--- DATA LINES ---
▬▬▬▬▬▬

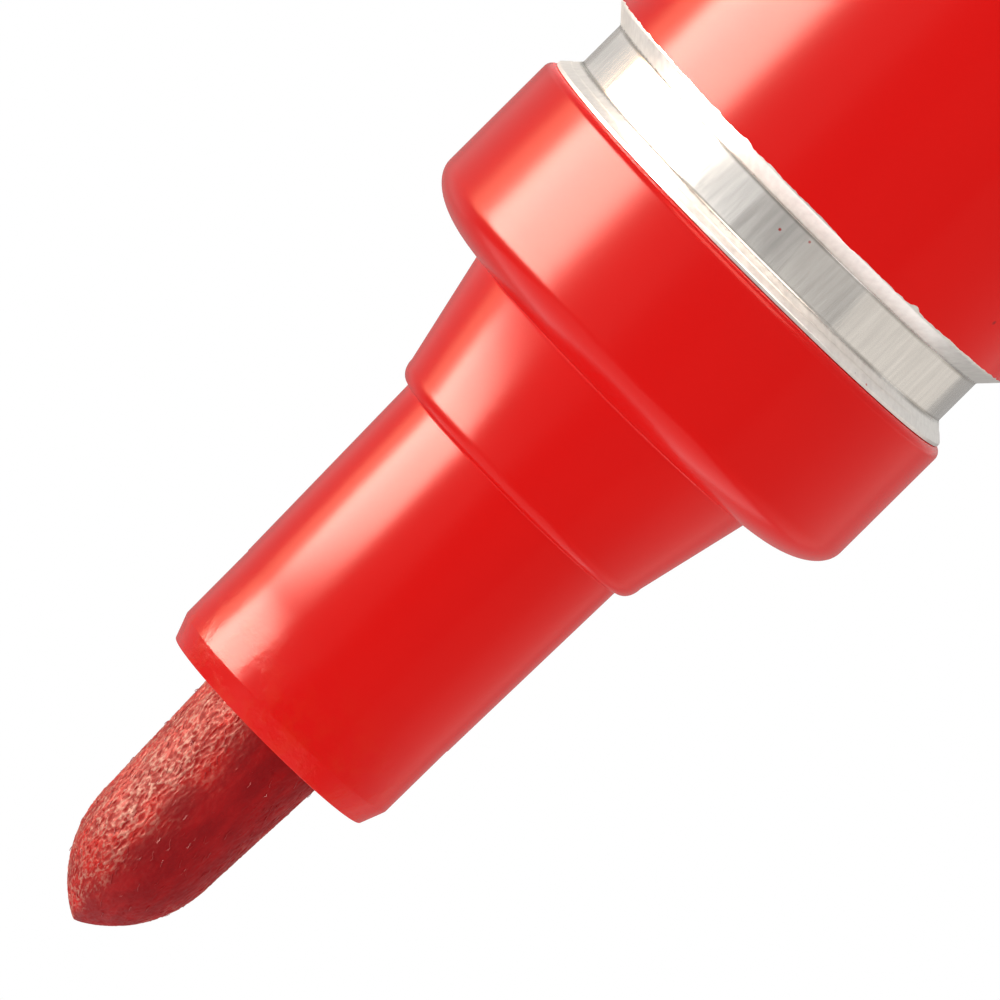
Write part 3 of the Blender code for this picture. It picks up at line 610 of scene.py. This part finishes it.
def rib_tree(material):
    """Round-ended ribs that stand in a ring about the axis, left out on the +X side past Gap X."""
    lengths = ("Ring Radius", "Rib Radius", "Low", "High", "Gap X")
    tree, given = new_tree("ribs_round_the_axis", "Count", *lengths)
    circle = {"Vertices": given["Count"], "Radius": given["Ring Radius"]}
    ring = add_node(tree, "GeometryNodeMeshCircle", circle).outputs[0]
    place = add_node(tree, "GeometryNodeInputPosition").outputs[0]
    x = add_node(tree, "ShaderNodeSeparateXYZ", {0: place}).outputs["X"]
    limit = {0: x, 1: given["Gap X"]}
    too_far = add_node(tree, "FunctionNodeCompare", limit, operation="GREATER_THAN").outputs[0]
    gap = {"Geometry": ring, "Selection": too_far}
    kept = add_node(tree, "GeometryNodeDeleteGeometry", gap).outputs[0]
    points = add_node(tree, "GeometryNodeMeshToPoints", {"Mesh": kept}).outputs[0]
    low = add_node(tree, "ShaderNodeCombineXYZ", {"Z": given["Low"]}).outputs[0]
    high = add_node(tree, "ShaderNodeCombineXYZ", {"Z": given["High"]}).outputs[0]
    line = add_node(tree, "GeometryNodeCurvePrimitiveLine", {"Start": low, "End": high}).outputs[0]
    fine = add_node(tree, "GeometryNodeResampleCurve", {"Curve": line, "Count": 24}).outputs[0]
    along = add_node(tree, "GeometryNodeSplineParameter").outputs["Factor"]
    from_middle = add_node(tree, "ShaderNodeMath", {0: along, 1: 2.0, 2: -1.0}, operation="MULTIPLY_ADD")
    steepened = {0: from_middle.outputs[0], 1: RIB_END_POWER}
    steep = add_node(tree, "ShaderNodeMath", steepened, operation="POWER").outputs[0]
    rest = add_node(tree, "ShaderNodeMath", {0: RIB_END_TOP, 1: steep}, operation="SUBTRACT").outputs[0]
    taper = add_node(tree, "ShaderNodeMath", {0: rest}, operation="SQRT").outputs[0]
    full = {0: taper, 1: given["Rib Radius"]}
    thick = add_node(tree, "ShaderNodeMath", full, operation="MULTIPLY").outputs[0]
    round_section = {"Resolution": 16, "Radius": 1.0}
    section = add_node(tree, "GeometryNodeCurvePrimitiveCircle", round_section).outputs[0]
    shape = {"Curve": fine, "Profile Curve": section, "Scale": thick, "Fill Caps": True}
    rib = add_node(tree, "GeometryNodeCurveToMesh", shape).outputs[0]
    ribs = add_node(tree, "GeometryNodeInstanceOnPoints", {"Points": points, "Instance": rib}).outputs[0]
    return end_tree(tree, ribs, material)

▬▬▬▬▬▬

--- WHAT THIS TASK INVOLVES ---
Give back each line above precisely as it stands.

--- OUTPUT FOR THIS TASK ---
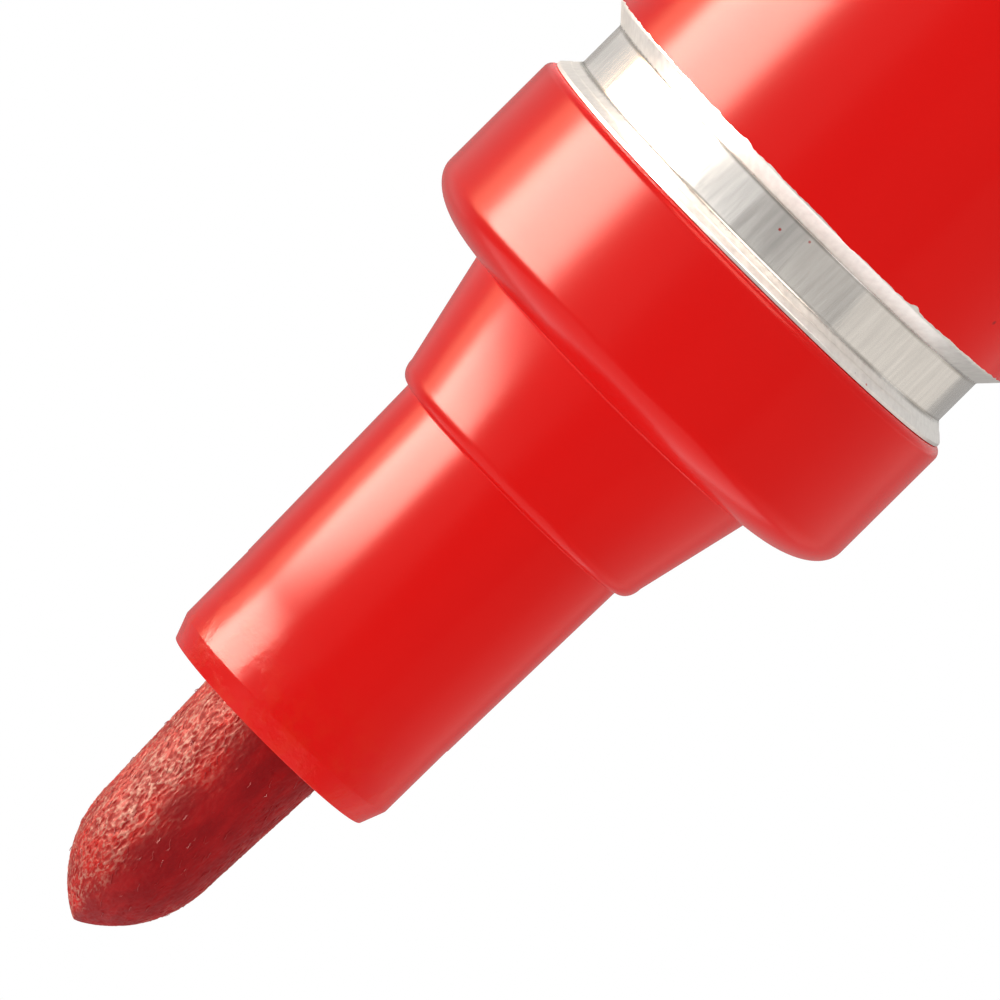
Write part 3 of the Blender code for this picture. It picks up at line 610 of scene.py. This part finishes it.
def rib_tree(material):
    """Round-ended ribs that stand in a ring about the axis, left out on the +X side past Gap X."""
    lengths = ("Ring Radius", "Rib Radius", "Low", "High", "Gap X")
    tree, given = new_tree("ribs_round_the_axis", "Count", *lengths)
    circle = {"Vertices": given["Count"], "Radius": given["Ring Radius"]}
    ring = add_node(tree, "GeometryNodeMeshCircle", circle).outputs[0]
    place = add_node(tree, "GeometryNodeInputPosition").outputs[0]
    x = add_node(tree, "ShaderNodeSeparateXYZ", {0: place}).outputs["X"]
    limit = {0: x, 1: given["Gap X"]}
    too_far = add_node(tree, "FunctionNodeCompare", limit, operation="GREATER_THAN").outputs[0]
    gap = {"Geometry": ring, "Selection": too_far}
    kept = add_node(tree, "GeometryNodeDeleteGeometry", gap).outputs[0]
    points = add_node(tree, "GeometryNodeMeshToPoints", {"Mesh": kept}).outputs[0]
    low = add_node(tree, "ShaderNodeCombineXYZ", {"Z": given["Low"]}).outputs[0]
    high = add_node(tree, "ShaderNodeCombineXYZ", {"Z": given["High"]}).outputs[0]
    line = add_node(tree, "GeometryNodeCurvePrimitiveLine", {"Start": low, "End": high}).outputs[0]
    fine = add_node(tree, "GeometryNodeResampleCurve", {"Curve": line, "Count": 24}).outputs[0]
    along = add_node(tree, "GeometryNodeSplineParameter").outputs["Factor"]
    from_middle = add_node(tree, "ShaderNodeMath", {0: along, 1: 2.0, 2: -1.0}, operation="MULTIPLY_ADD")
    steepened = {0: from_middle.outputs[0], 1: RIB_END_POWER}
    steep = add_node(tree, "ShaderNodeMath", steepened, operation="POWER").outputs[0]
    rest = add_node(tree, "ShaderNodeMath", {0: RIB_END_TOP, 1: steep}, operation="SUBTRACT").outputs[0]
    taper = add_node(tree, "ShaderNodeMath", {0: rest}, operation="SQRT").outputs[0]
    full = {0: taper, 1: given["Rib Radius"]}
    thick = add_node(tree, "ShaderNodeMath", full, operation="MULTIPLY").outputs[0]
    round_section = {"Resolution": 16, "Radius": 1.0}
    section = add_node(tree, "GeometryNodeCurvePrimitiveCircle", round_section).outputs[0]
    shape = {"Curve": fine, "Profile Curve": section, "Scale": thick, "Fill Caps": True}
    rib = add_node(tree, "GeometryNodeCurveToMesh", shape).outputs[0]
    ribs = add_node(tree, "GeometryNodeInstanceOnPoints", {"Points": points, "Instance": rib}).outputs[0]
    return end_tree(tree, ribs, material)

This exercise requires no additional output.